Crônica da Cidade

Obra-prima de Machado

Severino Francisco
postado em 26/07/2021 19:56

Machado de Assis, o nosso bruxo de Cosme Velho, sempre teve fascínio pelo tema da loucura. Com o seu olhar acurado, na demência de alguns personagens, ele vislumbrava, algumas vezes, a estultice de toda a sociedade. Esse é o caso de O alienista, Memórias póstumas de Brás Cubas e Quincas Borba.

Nada mais atual do que o emplastro Brás Cubas, obsessão do personagem Quincas Borba e do próprio Brás Cubas. Basta substituir o emplastro Brás Cubas pela cloroquina, que estaremos no Brasil em transe da loucura institucionalizada na gestão da pandemia do novo coronavírus.

Mas a Confraria dos Bibliófilos do Brasil, instituição de amantes dos livros artesanais de arte, acaba de nos brindar com uma verdadeira preciosidade: o conto O anjo Gabriel, que aparece em volume ao lado da novela clássica O alienista, compondo uma loucura em dose dupla de Machado. Se O alienista explora o tema da loucura institucionalizada, O anjo Gabriel trata da insanidade individual, em uma trama extremamente engenhosa.

É um conto quase inédito de Machado, só foi publicado três vezes e ficou esquecido nas edições das obras completas do bruxo de Cosme Velho. Sob o trauma de uma suposta traição da mulher, o major Tomás se insula em uma casa, se investe da identidade divina do anjo Gabriel e envolve a bela filha Celestina no delírio.

Tudo muda quando o doutor Antero entra na trama. “Cansado da vida, descrente dos homens, desconfiado das mulheres e aborrecido dos credores, o doutor Antero da Silva determinou um dia despedir-se do mundo”, conta Machado.
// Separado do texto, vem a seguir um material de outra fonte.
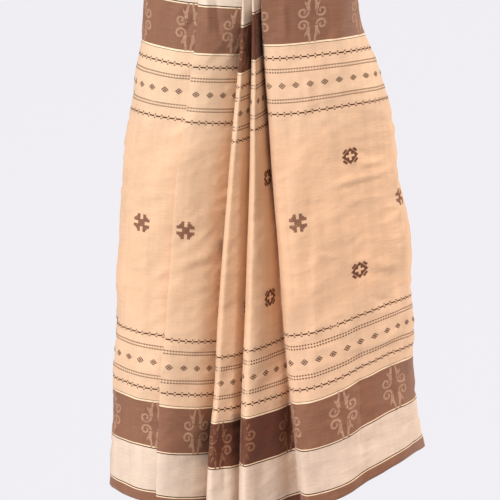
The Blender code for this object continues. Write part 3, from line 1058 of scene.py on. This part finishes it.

Ele se salva ao se envolver em um enredo de peripécias mirabolantes.

É conduzido por um desconhecido lacônico que não sabe o nome do patrão. O criado o leva até uma casa em que o patrão, o enigmático major Tomás, mora com a filha. Antero se vê enredado em uma trama de mistério e esquece o desencanto com a vida. Surpresas fantásticas são desfiadas em série a cada instante. O major Tomás lhe faz uma proposta: “Fui amigo de seu pai; quero prestar-lhe esta homenagem póstuma, dando ao senhor em casamento a minha única filha. ”

Ela tem o sugestivo nome de Celestina. E, de fato, era celestial: “O doutor ficou profundamente surpreendido com a aparição; até certo ponto contava com uma rapariga nem bonita nem feia. Pelo contrário, tinha diante de si uma verdadeira beleza. Era, com efeito, um rosto angélico; transluzia-lhe no semblante a virgindade do coração”.

No entanto, o nosso herói fica angustiado com a percepção de que o major Tomás tem de si mesmo. Ele se autodenomina o anjo Gabriel: “Eu sou o anjo Rafael, mandado pelo Senhor a este vale de lágrimas a ver se colho algumas boas almas para o céu. Não pude cumprir minha missão, porque apenas disse quem era fui tido na conta de impostor”.

Enquanto isso, Antero lê nos jornais notícias sobre a sua morte. E resolve voltar para a vida em sociedade. O folhetinista de um dos jornais sentencia: “Dizem que reapareceu o autor de uma carta com que me ocupei ultimamente. Será verdade? Se voltou não é autor da carta; se é autor da carta não voltou”.

Mas Antero responde com ar sobrenaturalmente sóbrio: “Voltei do outro mundo, e apesar disso sou o autor da carta. Do mundo de que venho trago uma boa filosofia: ter em nenhuma conta a opinião dos meus contemporâneos, e em menos ainda a dos meus amigos”. O anjo Gabriel, redescoberto pela confraria dos amantes de livros artesanais de Brasília, é uma pequena obra-prima que, a partir de agora, não pode faltar em nenhuma antologia de Machado ou de literatura fantástica.